UNIVERSITY PARK, Pa. — We have come a long way from leaky sulfur-acid automobile batteries, but modern lithium batteries still have some down sides. Now a team of Penn State engineers have a different type of lithium sulfur battery that could be more efficient, less expensive and safer.
"We demonstrated this method in a coin battery," said Donghai Wang, associate professor of mechanical engineering. "But, I think it could eventually become big enough for cellphones, drones and even bigger for electric vehicles."
Lithium sulfur batteries should be a promising candidate for the next generation of rechargeable batteries, but they are not without problems. For lithium, the efficiency in which charge transfers is low, and lithium batteries tend to grow dendrites — thin branching crystals — when charging that do not disappear when discharged.
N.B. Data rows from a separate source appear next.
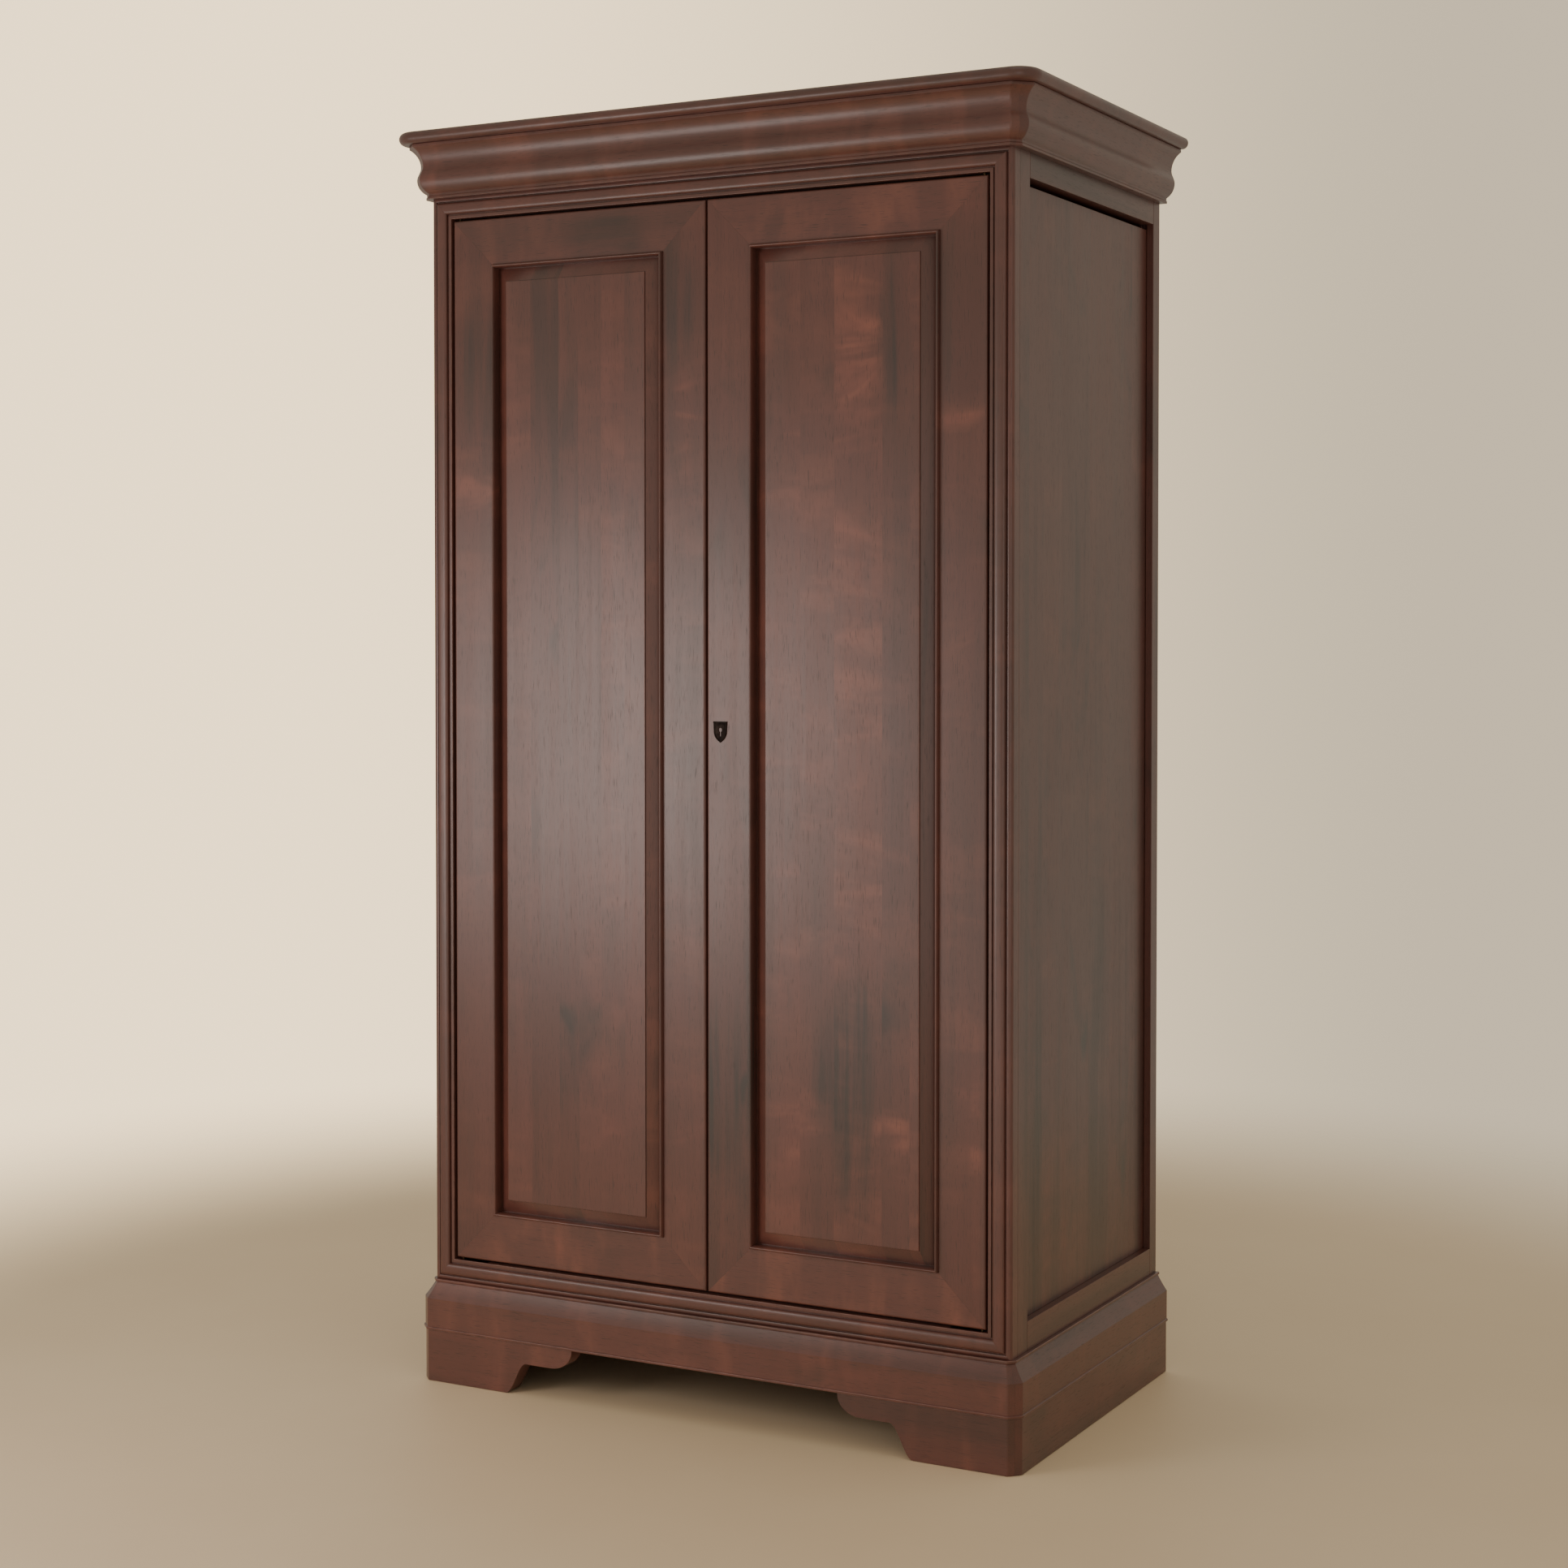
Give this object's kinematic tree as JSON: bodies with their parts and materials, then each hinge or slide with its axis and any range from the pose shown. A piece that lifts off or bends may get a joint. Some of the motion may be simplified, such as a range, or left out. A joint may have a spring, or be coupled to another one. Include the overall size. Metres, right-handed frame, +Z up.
{
  "type": "two-door wardrobe",
  "caption": "Tall double wardrobe with bracket feet, a deep moulded cornice and mitred panelled doors on knife hinges, with a hat shelf and a hanging rail inside.",
  "frame": {"origin": "on the floor, at the middle of the overall width and depth", "axes": "+Z up, the doors face -Y, +X to the right of someone facing the doors"},
  "size_m": [1.106, 0.64, 2],
  "materials": {
    "mahogany_frame": "satin lacquered red-brown mahogany",
    "mahogany_panel": "satin lacquered mahogany staves, glued edge to edge",
    "mahogany_inside": "lightly sealed, matt",
    "aged_brass": "aged",
    "dark_bronze": "dark patinated bronze",
    "brushed_steel": "brushed"
  },
  "bodies": {
    "carcass": {"bracket_foot_left": "mahogany_frame", "bracket_foot_right": "mahogany_frame", "plinth_side_left": "mahogany_frame", "plinth_side_right": "mahogany_frame", "plinth_back_rail": "mahogany_frame", "base_moulding_front": "mahogany_frame", "base_moulding_left": "mahogany_frame", "base_moulding_right": "mahogany_frame", "cornice_front": "mahogany_frame", "cornice_left": "mahogany_frame", "cornice_right": "mahogany_frame", "cornice_top_board": "mahogany_frame", "face_frame_left_stile": "mahogany_frame", "face_frame_right_stile": "mahogany_frame", "face_frame_top_rail": "mahogany_frame", "face_frame_bottom_rail": "mahogany_frame", "side_left_front_stile": "mahogany_frame", "side_left_rear_stile": "mahogany_frame", "side_left_top_rail": "mahogany_frame", "side_left_bottom_rail": "mahogany_frame", "side_left_panel": "mahogany_panel", "side_right_front_stile": "mahogany_frame", "side_right_rear_stile": "mahogany_frame", "side_right_top_rail": "mahogany_frame", "side_right_bottom_rail": "mahogany_frame", "side_right_panel": "mahogany_panel", "back_panel_left": "mahogany_inside", "back_panel_right": "mahogany_inside", "bottom_board": "mahogany_inside", "inner_top_board": "mahogany_inside", "hat_shelf": "mahogany_inside", "rail_bearer_left": "mahogany_frame", "rail_bearer_right": "mahogany_frame", "hanging_rail": "brushed_steel", "left_door_top_frame_leaf": "aged_brass", "left_door_bottom_frame_leaf": "aged_brass", "right_door_top_frame_leaf": "aged_brass", "right_door_bottom_frame_leaf": "aged_brass"},
    "left_door": {"left_door_hinge_stile": "mahogany_frame", "left_door_meeting_stile": "mahogany_frame", "left_door_top_rail": "mahogany_frame", "left_door_bottom_rail": "mahogany_frame", "left_door_panel": "mahogany_panel", "left_door_top_door_leaf": "aged_brass", "left_door_bottom_door_leaf": "aged_brass", "lock_keeper": "aged_brass", "upper_flush_bolt_body": "aged_brass", "lower_flush_bolt_body": "aged_brass"},
    "right_door": {"right_door_hinge_stile": "mahogany_frame", "right_door_meeting_stile": "mahogany_frame", "right_door_top_rail": "mahogany_frame", "right_door_bottom_rail": "mahogany_frame", "right_door_panel": "mahogany_panel", "right_door_top_door_leaf": "aged_brass", "right_door_bottom_door_leaf": "aged_brass", "escutcheon": "dark_bronze", "lock_case": "aged_brass"},
    "lock_bolt": {"lock_bolt": "brushed_steel"},
    "upper_flush_bolt": {"upper_flush_bolt_rod": "brushed_steel"},
    "lower_flush_bolt": {"lower_flush_bolt_rod": "brushed_steel"}
  },
  "joints": [
    {"name": "left_door_hinge", "type": "hinge", "parent": "carcass", "child": "left_door", "pos_m": [-0.456, -0.263, 0.2005], "axis": [0, 0, -1], "range_deg": [0, 105]},
    {"name": "right_door_hinge", "type": "hinge", "parent": "carcass", "child": "right_door", "pos_m": [0.456, -0.263, 0.2005], "axis": [0, 0, 1], "range_deg": [0, 105]},
    {"name": "lock_bolt_slide", "type": "slide", "parent": "right_door", "child": "lock_bolt", "axis": [-1, 0, 0], "range_m": [0, 0.009]},
    {"name": "upper_flush_bolt_slide", "type": "slide", "parent": "left_door", "child": "upper_flush_bolt", "axis": [0, 0, 1], "range_m": [0, 0.012]},
    {"name": "lower_flush_bolt_slide", "type": "slide", "parent": "left_door", "child": "lower_flush_bolt", "axis": [0, 0, -1], "range_m": [0, 0.012]}
  ]
}
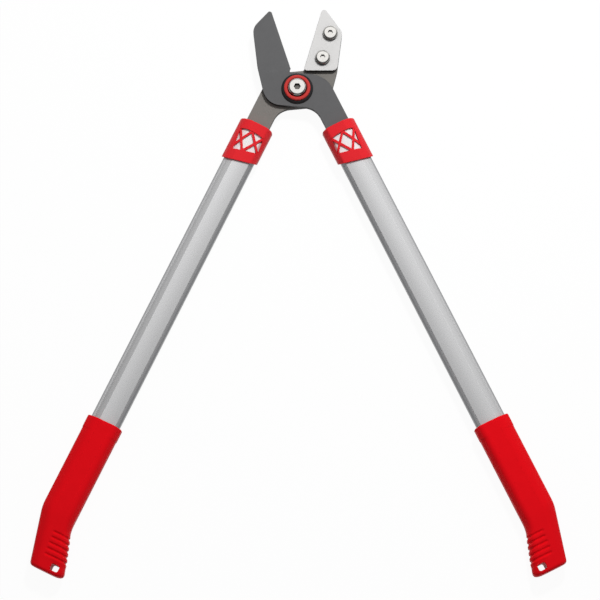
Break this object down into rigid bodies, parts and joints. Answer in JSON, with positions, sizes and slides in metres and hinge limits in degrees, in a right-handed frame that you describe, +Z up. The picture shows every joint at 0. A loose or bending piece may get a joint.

The researchers examined a self-formed, flexible hybrid solid-electrolyte interphase layer that is deposited by both organosulfides and organopolysulfides with inorganic lithium salts. The researchers report in today's (Oct. 11) issue of Nature Communications that the organic sulfur compounds act as plasticizers in the interphase layer and improve the mechanical flexibility and toughness of the layer. The interphase layer allows the lithium to deposit without growing dendrites. The Coulombic efficiency is about 99 percent over 400 recharging discharging cycles.